Bonucci non ha tradito i suoi seguaci, si è posto alla testa dei suoi compagni di squadra. Lo ha fatto insieme al Ct Mancini e al suo grande amico Chiellini, quest’ultimo in verità più diplomatico nel modo di essere e di esprimersi (si pensi alla «scenetta del mentiroso»).
Quando c’è da ricordare Spinazzola, chi c’è accanto a Lorenzo Insigne? Quando c’è una coppa da portare in trionfo, chi fa partire i cori? Quando Donnarumma ferma il rigore di Saka (peraltro senza accorgersi che fosse la parata decisiva) e la vittoria diventa finalmente nostra, chi urla due volte alla telecamera «It’s coming to Rome»? Quando in conferenza stampa c’è da togliersi qualche sassolino, chi dice che «è stata una goduria vedere 58mila inglesi lasciare Wembley»? Quando sul bus scoperto c’è da motivare una folla in verità quasi in estasi, chi si veste da lancia–cori e non lascia mai il posto in prima fila? Quando c’è la possibilità diprendersi il saluto e l’abbraccio della gente, anche fuori dal Quirinale, chi rompe il protocollo per andare a cibarsi dell’entusiasmo dei tifosi, mostrando anche un sapiente utilizzo della prossemica? Leonardo Bonucci.

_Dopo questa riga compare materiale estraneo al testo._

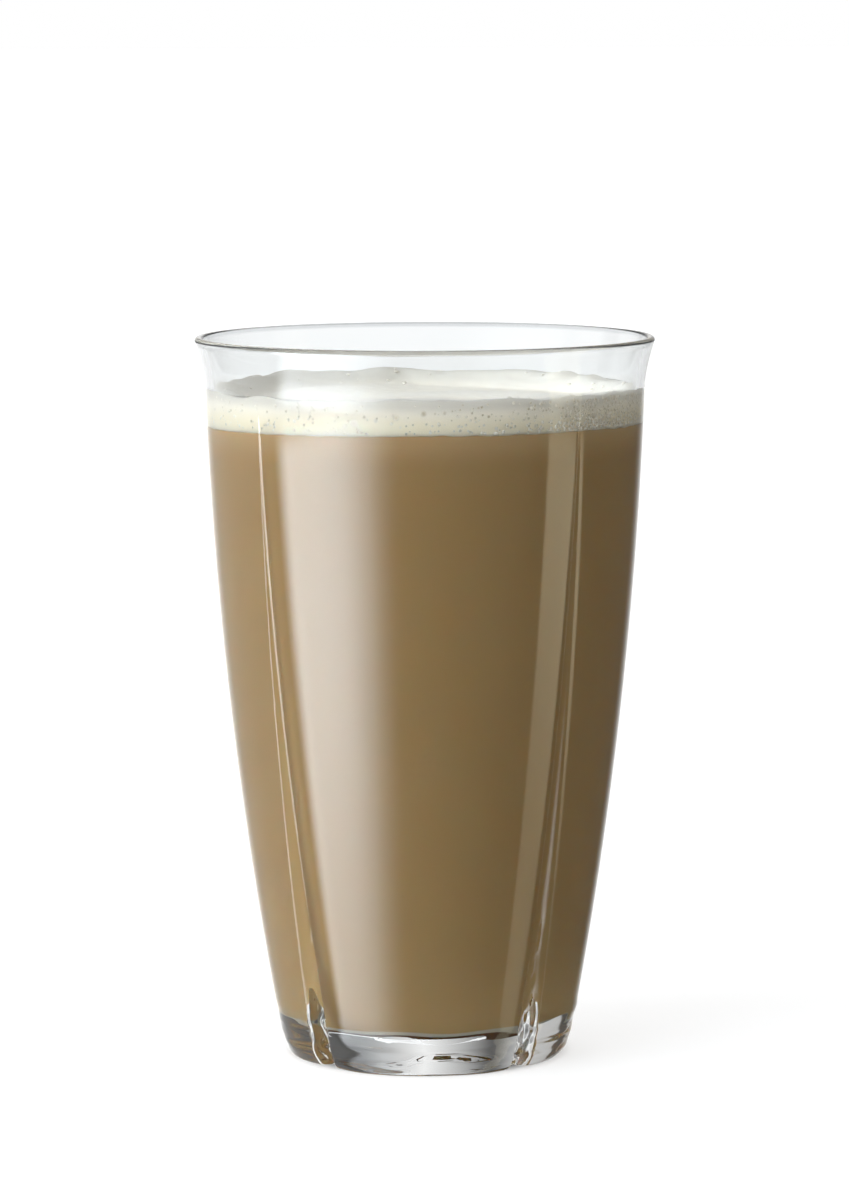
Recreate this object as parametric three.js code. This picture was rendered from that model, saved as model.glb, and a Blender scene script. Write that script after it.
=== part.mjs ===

Se questi Europei ci hanno portato in dote una Coppa attesa da 53 anni, bisogna aggiungere che ci hanno mostrato anche tutte le caratteristiche di un calciatore che è sempre stato meglio avere nella tua squadra che in quella avversaria. D’altra parte, non è da tutti passare dallo sgabello di Oporto al Trono di Londra.